Exercise prompt: Starting at the line containing "attach(piece, body)", copy each line exactly, ending with the line containing "self.finisher.dress_board(self.name(part), *self.cuts[part])". Leave out everything else.

Material provided:
* * * * * * * * *
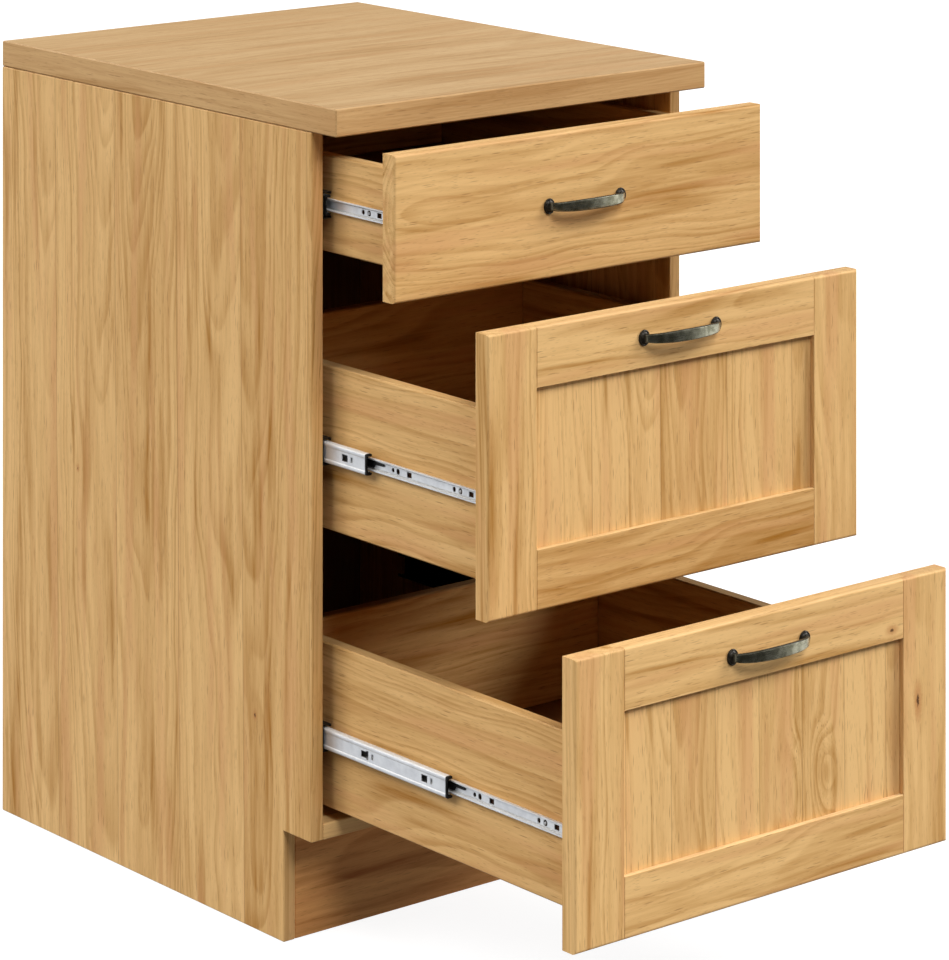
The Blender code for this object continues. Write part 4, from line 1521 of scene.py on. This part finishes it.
@dataclass
class Carcass:
    """The cabinet's fixed boards.

    Args:
        finisher: what dresses them.
        cuts: what each board is made of and how it was cut.
    """

    finisher: Finisher
    cuts: dict[str, tuple[Wood, Cut]] = field(default_factory=lambda: {
        "worktop": (OAK, Cut(Lie.FLAT_ACROSS, heart=(0.05, 0.30), slant=(0.2, 0.5), banded=True,
                             face=WORKTOP_TOP_PAINTED_SHADE)),
        "left_side_panel": (PINE, Cut(Lie.SIDE_UPRIGHT, heart=(0.03, 0.07), staves=0.112, shift=0.03,
                                      tone=0.08, face=DARKEST_TOP_PAINTED_SHADE,
                                      knots=(Knot((-0.25, 0.3574, 0.4066), 0.0016),
                                             Knot((-0.25, 0.0395, 0.2176), 0.0020)))),
        # The right panel's lighter tone is painted light on its front edge, which the drawer fronts shade.
        "right_side_panel": (PINE, Cut(Lie.SIDE_UPRIGHT, heart=(-0.05, 0.08), staves=0.105, tone=-0.05,
                                       face=DARKEST_TOP_PAINTED_SHADE)),
        # The bottom panel's lighter tone is painted light on its front edge, which the lowest drawer's box
        # shades.
        "bottom_panel": (PINE, Cut(Lie.FLAT_ACROSS, heart=(0.03, 0.12), tone=-0.2, staves=0.11)),
        # The plinth's redder, darker pine and its tone are painted shade with a warm painted bounce.
        "plinth_board": (PINE_PAINTED_WARM_SHADE, Cut(Lie.FRONT_LEVEL, heart=(0.01, 0.11), tone=0.08)),
        "front_top_rail": (PINE, Cut(Lie.FLAT_ACROSS, heart=(0.02, 0.08), tone=0.1)),
        "rear_top_rail": (PINE, Cut(Lie.FLAT_ACROSS, heart=(0.01, 0.10), tone=0.1)),
        "back_panel": (PLY, Cut(Lie.FRONT_UPRIGHT, heart=(0.04, 0.20), slant=(0.3, 1.0))),
    })

    def build(self) -> None:
        """Dresses every fixed board."""
        for node, (wood, cut) in self.cuts.items():
            self.finisher.dress_board(node, wood, cut)


@dataclass
class Drawer:
    """One drawer: its box, its front, its handle and its pair of slides.

    Args:
        number: 1 for the top drawer.
        finisher: what dresses its pieces.
        framed: whether its front is a frame round a panel, or one board.
        cuts: what each of its boards is made of and how it was cut.
        groove: how deep the frame's grooves are, and how long its tongues.
        crisp, full: the round-overs of an inner and of an outer edge.
        screw_head: the radius and height of the heads inside the front.
        cap: how much of a middle rail's front end its cap takes up.
    """

    number: int
    finisher: Finisher
    framed: bool
    cuts: dict[str, tuple[Wood, Cut]]
    groove: float = 0.0080
    crisp: float = 0.0006
    full: float = 0.0030
    screw_head: tuple[float, float] = (0.0040, 0.0020)
    cap: float = 0.0010

    @property
    def body(self) -> str:
        """The body that the box and its front are on."""
        return f"drawer_{self.number}"

    def name(self, part: str) -> str:
        """A part's full name."""
        return f"{self.body}_{part}"

    def settle(self, piece: bpy.types.Object, body: str, slot: str, *nodes: str,
               wears: bpy.types.Material | None = None) -> None:
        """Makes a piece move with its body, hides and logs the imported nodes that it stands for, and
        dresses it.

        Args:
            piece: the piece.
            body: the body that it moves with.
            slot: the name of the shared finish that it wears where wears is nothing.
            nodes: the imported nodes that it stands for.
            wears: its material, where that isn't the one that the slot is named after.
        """
        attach(piece, body)
        if nodes:
            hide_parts(*nodes)
        LOG.info("%s moves with %s and stands for %s", piece.name, body, ", ".join(nodes) or "itself")
        self.finisher.dress(piece, wears or self.finisher.shared(slot))

    def make_box(self) -> None:
        """Dresses the box's boards."""
        for part in ("left_side", "right_side", "back", "bottom"):
            self.finisher.dress_board(self.name(part), *self.cuts[part])

    def make_front(self) -> None:
        """Builds the front's boards with their round-overs, in the timber of those they stand for."""
        crisp, full, groove = self.crisp, self.full, self.groove
        boards = {"front": (Along.LEVEL, (full, full, full, full))}
        if self.framed:
            boards = {
                "left_stile": (Along.UPRIGHT, (full, crisp, full, full), (0.0, groove)),
                "right_stile": (Along.UPRIGHT, (crisp, full, full, full), (groove, 0.0)),
                "top_rail": (Along.LEVEL, (crisp, full, crisp, crisp), (groove, 0.0), groove),
                "bottom_rail": (Along.LEVEL, (full, crisp, crisp, crisp), (0.0, groove), groove)}
            self.finisher.dress_board(self.name("front_panel"), *self.cuts["front_panel"])
        for part, sizes in boards.items():
            board = FrontBoard(self.name(part), *sizes)
            piece = board.build()
            timber = self.finisher.board(piece.name, *self.cuts[part], sum(span(board.node)) / 2)
            self.settle(piece, self.body, "oiled_pine", board.node, wears=timber)

    def make_handle(self) -> None:
        """Builds the strap and its feet, and the heads of the screws that hold them."""
        handle = StrapHandle(self.name("handle"))
        self.settle(handle.strap(), self.body, "burnished_bronze", handle.node)
        inside = span(self.name("top_rail" if self.framed else "front"))[1][1]
        for side, sign in SIDES:
            self.settle(handle.foot(side, sign), self.body, "burnished_bronze",
                        wears=self.finisher.shared("bronze_patina"))
            place = sum(span(handle.node)) / 2
            place[:2] = place[0] + sign * handle.spacing / 2, inside
            head = turned(self.name(f"handle_{side}_screw"), PAN_HEAD * self.screw_head, place, 1.0, 28)
            self.settle(head, self.body, "zinc_steel")

    def make_slides(self) -> None:
        """Builds both slides' moving rails and their fittings."""
        travelling = self.name("slides")
        for side, sign in SIDES:
            fittings = SlideFittings(self.number, side, sign)
            outer, inner, lever = map(fittings.name, ("outer_rail", "inner_rail", "release_lever"))
            middle = fittings.name("middle_rail")
            # The outer rails wear zinc darkened to painted shade.
            self.finisher.dress(cad_parts[outer], self.finisher.shared("zinc_painted_shade"))
            sheet = SheetRail(middle, side, sign, MIDDLE_LINE, MIDDLE_WINDOWS, self.cap)
            self.settle(sheet.build(), travelling, "zinc_steel", middle)
            sheet = SheetRail(inner, side, sign, INNER_LINE, INNER_WINDOWS)
            self.settle(sheet.build(), self.body, "zinc_steel", inner)
            self.settle(fittings.claw(), travelling, "black_plastic")
            self.settle(fittings.lever(), self.body, "black_plastic", lever)
            self.settle(fittings.screw(), self.body, "zinc_steel")
            # A dark strip of painted shade, seen through the inner rail's windows.
            self.settle(fittings.painted_shade_strip(), self.body, "black_plastic",
                        wears=self.finisher.shared("brown_painted_shade_strip"))

    def build(self) -> None:
        """Builds and dresses the whole drawer."""
        self.make_box()
        self.make_front()
        self.make_handle()
        self.make_slides()


def box_cuts(turn: float, tone: float) -> dict[str, tuple[Wood, Cut]]:
    """How the four boards of a drawer box were cut.

    Args:
        turn: moves each board to its own place in the log.
        tone: how much darker the left side is.

    Returns:
        Each part's wood and cut.
    """
    heart = (0.02 + turn, 0.08)
    return {
        "left_side": (PINE, Cut(Lie.SIDE_LEVEL, heart, tone=tone, face=DARKEST_TOP_PAINTED_SHADE)),
        # The right side's and the back's darker tone is painted shade for the inside of the box.
        "right_side": (PINE, Cut(Lie.SIDE_LEVEL, (0.01 - turn, -0.09), tone=0.3, face=DARKEST_TOP_PAINTED_SHADE)),
        "back": (PINE, Cut(Lie.FRONT_LEVEL, heart, tone=0.3, face=DARKEST_TOP_PAINTED_SHADE)),
        "bottom": (PLY, Cut(Lie.FLAT_DEEP, (0.02 + turn, 0.18))),
    }


def front_cuts(turn: float, tone: float) -> dict[str, tuple[Wood, Cut]]:
    """How the boards of a framed front were cut.

    Args:
        turn: moves each board to its own place in the log.
        tone: how much darker the front is.

    Returns:
        Each part's wood and cut.
    """
    return {
        "left_stile": (PINE, Cut(Lie.FRONT_UPRIGHT, (0.03 + turn, 0.08), tone=tone, face=SHADE)),
        "right_stile": (PINE, Cut(Lie.FRONT_UPRIGHT, (-0.02 + turn, 0.07), tone=tone, face=SHADE)),
        "top_rail": (PINE, Cut(Lie.FRONT_LEVEL, (0.02 + turn, 0.09), tone=tone - 0.12, face=SHADE)),
        "bottom_rail": (PINE, Cut(Lie.FRONT_LEVEL, (-0.02 + turn, 0.06), tone=tone, face=LEDGE_PAINTED_HIGHLIGHT)),
        "front_panel": (PINE, Cut(Lie.FRONT_UPRIGHT, (0.02 + turn, 0.05), tone=tone + 0.04, staves=0.09,
                                  stave_tone=0.26)),
    }


def lowest_front() -> dict[str, tuple[Wood, Cut]]:
    """The lowest front's own boards: a knotty stile and top rail, and a panel with ovals.

    Returns:
        Each part's wood and cut.
    """
    swells = (Swell((0.0745, -0.445, 0.210), (0.036, 0.070), 0.021),
              Swell((0.0490, -0.445, 0.200), (0.040, 0.085), -0.022))
    return {
        "right_stile": (PINE, Cut(Lie.FRONT_UPRIGHT, (-0.003, 0.07), tone=-0.05, face=SHADE,
                                  knots=(Knot((0.2058, -0.4499, 0.2619), 0.0030, 0.26),))),
        "top_rail": (PINE, Cut(Lie.FRONT_LEVEL, (0.037, 0.09), tone=-0.12, face=SHADE,
                               knots=(Knot((0.1693, -0.4499, 0.3382), 0.0030),))),
        "front_panel": (PINE, Cut(Lie.FRONT_UPRIGHT, (0.037, 0.05), tone=-0.06, staves=0.0575,
                                  shift=0.084, stave_tone=0.26, swells=swells)),
    }


def main() -> None:
    """Builds the cabinet's look in order and reports each piece."""
    logging.basicConfig(level=logging.INFO, format="%(name)s: %(message)s")
    finisher = Finisher()
    Studio().build()
    Carcass(finisher).build()
    slab = {"front": (PINE, Cut(Lie.FRONT_LEVEL, (0.015, 0.06), tone=0.04, face=SHADE))}
    dark_rail = {"bottom_rail": (PINE, Cut(Lie.FRONT_LEVEL, (-0.02, 0.06), tone=0.40, face=LEDGE_PAINTED_HIGHLIGHT))}
    Drawer(1, finisher, False, box_cuts(0.0, -0.05) | slab).build()
    Drawer(2, finisher, True, box_cuts(0.011, 0.08) | front_cuts(0.0, 0.0) | dark_rail).build()
    Drawer(3, finisher, True, box_cuts(0.023, 0.2) | front_cuts(0.017, -0.05) | lowest_front()).build()


if __name__ == "__main__":
    main()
* * * * * * * * *
Answer to the exercise:
        attach(piece, body)
        if nodes:
            hide_parts(*nodes)
        LOG.info("%s moves with %s and stands for %s", piece.name, body, ", ".join(nodes) or "itself")
        self.finisher.dress(piece, wears or self.finisher.shared(slot))

    def make_box(self) -> None:
        """Dresses the box's boards."""
        for part in ("left_side", "right_side", "back", "bottom"):
            self.finisher.dress_board(self.name(part), *self.cuts[part])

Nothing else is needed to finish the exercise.